TASK STATEMENT –
Reproduce only the lines from the one containing "build_side_straps()" through the one containing "bpy.data.objects.remove(obj)", exactly as written and with both ends included.

____

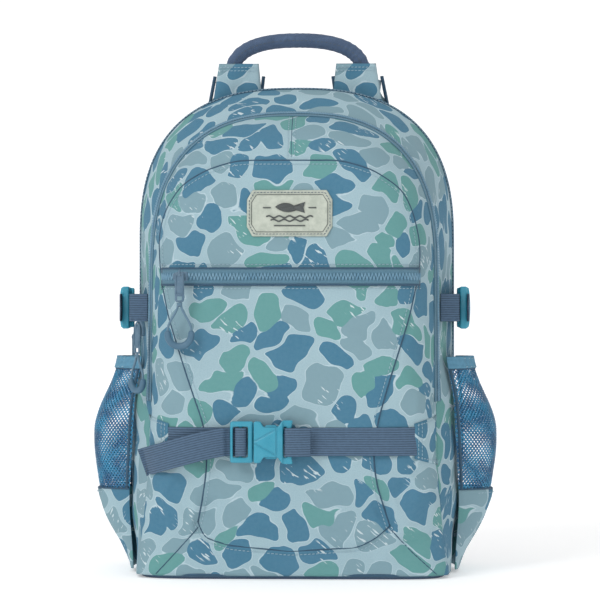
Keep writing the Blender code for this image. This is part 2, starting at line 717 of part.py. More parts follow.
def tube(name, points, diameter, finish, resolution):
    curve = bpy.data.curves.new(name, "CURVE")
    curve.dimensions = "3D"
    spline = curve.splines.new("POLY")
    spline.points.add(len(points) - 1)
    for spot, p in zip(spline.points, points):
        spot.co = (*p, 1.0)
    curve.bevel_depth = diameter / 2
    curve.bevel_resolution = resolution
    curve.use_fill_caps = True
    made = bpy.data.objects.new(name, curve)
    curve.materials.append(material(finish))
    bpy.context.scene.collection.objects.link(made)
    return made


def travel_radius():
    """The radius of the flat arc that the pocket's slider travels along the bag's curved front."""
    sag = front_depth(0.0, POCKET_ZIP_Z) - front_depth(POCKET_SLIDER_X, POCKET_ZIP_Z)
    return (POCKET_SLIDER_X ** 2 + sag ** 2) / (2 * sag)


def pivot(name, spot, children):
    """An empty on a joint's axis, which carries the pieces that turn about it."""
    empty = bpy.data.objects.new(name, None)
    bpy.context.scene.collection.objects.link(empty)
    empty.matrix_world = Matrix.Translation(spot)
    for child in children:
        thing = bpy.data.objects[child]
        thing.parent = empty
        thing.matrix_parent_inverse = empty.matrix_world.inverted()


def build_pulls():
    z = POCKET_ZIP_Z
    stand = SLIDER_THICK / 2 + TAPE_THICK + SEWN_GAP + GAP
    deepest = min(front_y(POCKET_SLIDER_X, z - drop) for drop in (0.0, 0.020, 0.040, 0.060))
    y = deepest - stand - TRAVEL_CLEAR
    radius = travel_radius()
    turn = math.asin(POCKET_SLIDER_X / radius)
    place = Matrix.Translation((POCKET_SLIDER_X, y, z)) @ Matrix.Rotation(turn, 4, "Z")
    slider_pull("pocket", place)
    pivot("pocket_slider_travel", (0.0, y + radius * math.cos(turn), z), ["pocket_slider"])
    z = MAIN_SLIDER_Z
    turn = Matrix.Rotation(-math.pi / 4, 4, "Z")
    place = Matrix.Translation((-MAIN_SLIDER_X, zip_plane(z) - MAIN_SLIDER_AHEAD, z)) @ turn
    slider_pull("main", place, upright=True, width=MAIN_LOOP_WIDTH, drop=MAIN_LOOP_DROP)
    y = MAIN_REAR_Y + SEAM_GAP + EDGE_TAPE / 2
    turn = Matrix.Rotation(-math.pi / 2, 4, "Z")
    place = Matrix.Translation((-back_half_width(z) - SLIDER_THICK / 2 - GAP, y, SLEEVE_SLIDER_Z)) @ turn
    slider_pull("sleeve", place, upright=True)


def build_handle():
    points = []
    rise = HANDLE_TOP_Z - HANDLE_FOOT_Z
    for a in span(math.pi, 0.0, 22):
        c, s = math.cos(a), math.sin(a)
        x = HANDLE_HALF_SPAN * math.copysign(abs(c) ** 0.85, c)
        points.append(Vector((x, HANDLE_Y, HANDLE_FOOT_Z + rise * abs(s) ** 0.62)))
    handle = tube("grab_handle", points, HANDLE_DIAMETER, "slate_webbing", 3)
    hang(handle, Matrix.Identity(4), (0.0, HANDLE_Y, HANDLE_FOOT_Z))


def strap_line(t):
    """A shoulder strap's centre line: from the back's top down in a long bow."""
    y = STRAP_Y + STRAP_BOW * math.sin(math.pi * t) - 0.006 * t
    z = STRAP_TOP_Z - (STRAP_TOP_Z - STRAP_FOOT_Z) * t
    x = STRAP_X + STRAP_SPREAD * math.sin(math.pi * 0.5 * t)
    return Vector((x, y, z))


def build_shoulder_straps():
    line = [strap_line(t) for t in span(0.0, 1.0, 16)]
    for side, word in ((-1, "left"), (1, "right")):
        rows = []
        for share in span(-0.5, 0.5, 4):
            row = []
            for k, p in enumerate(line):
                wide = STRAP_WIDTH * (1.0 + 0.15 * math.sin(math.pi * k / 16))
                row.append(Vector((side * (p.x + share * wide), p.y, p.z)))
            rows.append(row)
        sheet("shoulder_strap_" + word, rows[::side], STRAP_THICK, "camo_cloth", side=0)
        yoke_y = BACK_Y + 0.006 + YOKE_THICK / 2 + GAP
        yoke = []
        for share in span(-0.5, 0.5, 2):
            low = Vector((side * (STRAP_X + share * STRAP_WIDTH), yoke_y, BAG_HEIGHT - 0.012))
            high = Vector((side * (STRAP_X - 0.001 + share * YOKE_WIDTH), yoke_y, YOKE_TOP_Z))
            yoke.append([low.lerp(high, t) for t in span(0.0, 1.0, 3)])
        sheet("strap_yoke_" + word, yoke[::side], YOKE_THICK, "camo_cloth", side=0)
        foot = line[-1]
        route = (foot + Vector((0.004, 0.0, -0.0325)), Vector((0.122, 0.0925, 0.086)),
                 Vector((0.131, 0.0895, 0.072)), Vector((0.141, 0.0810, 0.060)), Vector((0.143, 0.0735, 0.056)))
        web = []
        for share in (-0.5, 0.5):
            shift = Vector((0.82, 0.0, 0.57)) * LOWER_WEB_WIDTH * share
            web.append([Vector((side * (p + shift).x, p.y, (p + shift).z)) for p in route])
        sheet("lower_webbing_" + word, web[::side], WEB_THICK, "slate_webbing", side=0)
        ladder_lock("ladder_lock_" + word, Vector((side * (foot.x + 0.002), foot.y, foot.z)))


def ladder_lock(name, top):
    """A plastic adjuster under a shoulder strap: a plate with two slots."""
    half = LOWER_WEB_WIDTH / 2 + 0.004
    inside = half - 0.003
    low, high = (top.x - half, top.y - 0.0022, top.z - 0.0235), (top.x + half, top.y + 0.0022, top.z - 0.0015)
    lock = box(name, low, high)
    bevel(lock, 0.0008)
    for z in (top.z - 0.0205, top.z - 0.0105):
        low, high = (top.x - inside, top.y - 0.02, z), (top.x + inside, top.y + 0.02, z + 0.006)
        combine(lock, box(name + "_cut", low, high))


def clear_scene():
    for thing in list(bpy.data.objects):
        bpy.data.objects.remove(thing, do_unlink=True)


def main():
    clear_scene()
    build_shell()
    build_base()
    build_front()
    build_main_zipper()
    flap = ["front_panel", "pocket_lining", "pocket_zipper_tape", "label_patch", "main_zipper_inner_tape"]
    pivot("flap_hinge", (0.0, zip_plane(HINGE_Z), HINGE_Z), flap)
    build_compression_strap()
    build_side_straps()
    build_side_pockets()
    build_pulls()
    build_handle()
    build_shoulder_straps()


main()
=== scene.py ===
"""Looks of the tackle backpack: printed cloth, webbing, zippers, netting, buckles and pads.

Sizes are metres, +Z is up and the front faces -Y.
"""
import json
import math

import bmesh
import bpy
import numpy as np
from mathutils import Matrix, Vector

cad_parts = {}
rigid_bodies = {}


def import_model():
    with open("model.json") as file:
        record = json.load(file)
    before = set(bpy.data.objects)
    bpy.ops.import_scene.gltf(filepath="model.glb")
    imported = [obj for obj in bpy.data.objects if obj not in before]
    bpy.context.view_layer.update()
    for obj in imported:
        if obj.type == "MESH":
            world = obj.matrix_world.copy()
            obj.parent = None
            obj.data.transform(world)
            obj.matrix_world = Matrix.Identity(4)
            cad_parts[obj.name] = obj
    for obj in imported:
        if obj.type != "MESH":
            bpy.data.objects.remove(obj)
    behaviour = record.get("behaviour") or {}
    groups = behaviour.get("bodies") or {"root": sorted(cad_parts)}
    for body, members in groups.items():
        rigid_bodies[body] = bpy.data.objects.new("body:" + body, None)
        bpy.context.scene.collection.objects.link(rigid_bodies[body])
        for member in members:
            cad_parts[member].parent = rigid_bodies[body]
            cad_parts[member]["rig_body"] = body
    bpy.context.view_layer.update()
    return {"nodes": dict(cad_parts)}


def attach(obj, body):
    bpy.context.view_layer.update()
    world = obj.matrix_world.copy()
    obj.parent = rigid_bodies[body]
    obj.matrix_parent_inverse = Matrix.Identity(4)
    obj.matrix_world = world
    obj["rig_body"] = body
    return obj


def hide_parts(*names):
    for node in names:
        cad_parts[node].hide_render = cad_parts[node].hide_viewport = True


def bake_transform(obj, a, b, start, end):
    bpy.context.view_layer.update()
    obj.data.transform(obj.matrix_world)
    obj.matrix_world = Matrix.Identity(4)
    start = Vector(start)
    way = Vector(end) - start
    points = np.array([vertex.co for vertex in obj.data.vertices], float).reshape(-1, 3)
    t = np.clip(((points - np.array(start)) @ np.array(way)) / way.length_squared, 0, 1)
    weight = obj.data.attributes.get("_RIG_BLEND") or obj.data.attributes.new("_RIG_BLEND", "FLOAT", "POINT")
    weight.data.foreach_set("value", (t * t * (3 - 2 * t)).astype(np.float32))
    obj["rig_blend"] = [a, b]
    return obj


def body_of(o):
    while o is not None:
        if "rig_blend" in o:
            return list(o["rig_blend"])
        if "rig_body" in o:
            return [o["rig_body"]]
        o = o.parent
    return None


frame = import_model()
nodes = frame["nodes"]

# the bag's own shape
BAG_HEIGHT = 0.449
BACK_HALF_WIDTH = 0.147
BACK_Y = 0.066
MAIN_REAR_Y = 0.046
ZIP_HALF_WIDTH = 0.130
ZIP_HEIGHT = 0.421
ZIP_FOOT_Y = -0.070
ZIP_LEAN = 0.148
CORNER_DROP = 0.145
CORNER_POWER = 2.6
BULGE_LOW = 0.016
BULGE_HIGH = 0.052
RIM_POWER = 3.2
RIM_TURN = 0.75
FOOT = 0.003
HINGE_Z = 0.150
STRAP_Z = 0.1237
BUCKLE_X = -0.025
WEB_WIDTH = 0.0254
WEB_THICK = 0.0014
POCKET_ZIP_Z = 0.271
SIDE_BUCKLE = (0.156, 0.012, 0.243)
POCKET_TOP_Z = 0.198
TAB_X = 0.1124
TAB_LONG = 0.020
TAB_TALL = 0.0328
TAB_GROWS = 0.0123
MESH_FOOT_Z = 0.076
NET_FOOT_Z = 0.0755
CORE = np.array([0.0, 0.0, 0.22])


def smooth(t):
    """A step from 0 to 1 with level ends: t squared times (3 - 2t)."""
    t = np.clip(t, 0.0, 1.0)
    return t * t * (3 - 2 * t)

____

RESULT –
    build_side_straps()
    build_side_pockets()
    build_pulls()
    build_handle()
    build_shoulder_straps()


main()
=== scene.py ===
"""Looks of the tackle backpack: printed cloth, webbing, zippers, netting, buckles and pads.

Sizes are metres, +Z is up and the front faces -Y.
"""
import json
import math

import bmesh
import bpy
import numpy as np
from mathutils import Matrix, Vector

cad_parts = {}
rigid_bodies = {}


def import_model():
    with open("model.json") as file:
        record = json.load(file)
    before = set(bpy.data.objects)
    bpy.ops.import_scene.gltf(filepath="model.glb")
    imported = [obj for obj in bpy.data.objects if obj not in before]
    bpy.context.view_layer.update()
    for obj in imported:
        if obj.type == "MESH":
            world = obj.matrix_world.copy()
            obj.parent = None
            obj.data.transform(world)
            obj.matrix_world = Matrix.Identity(4)
            cad_parts[obj.name] = obj
    for obj in imported:
        if obj.type != "MESH":
            bpy.data.objects.remove(obj)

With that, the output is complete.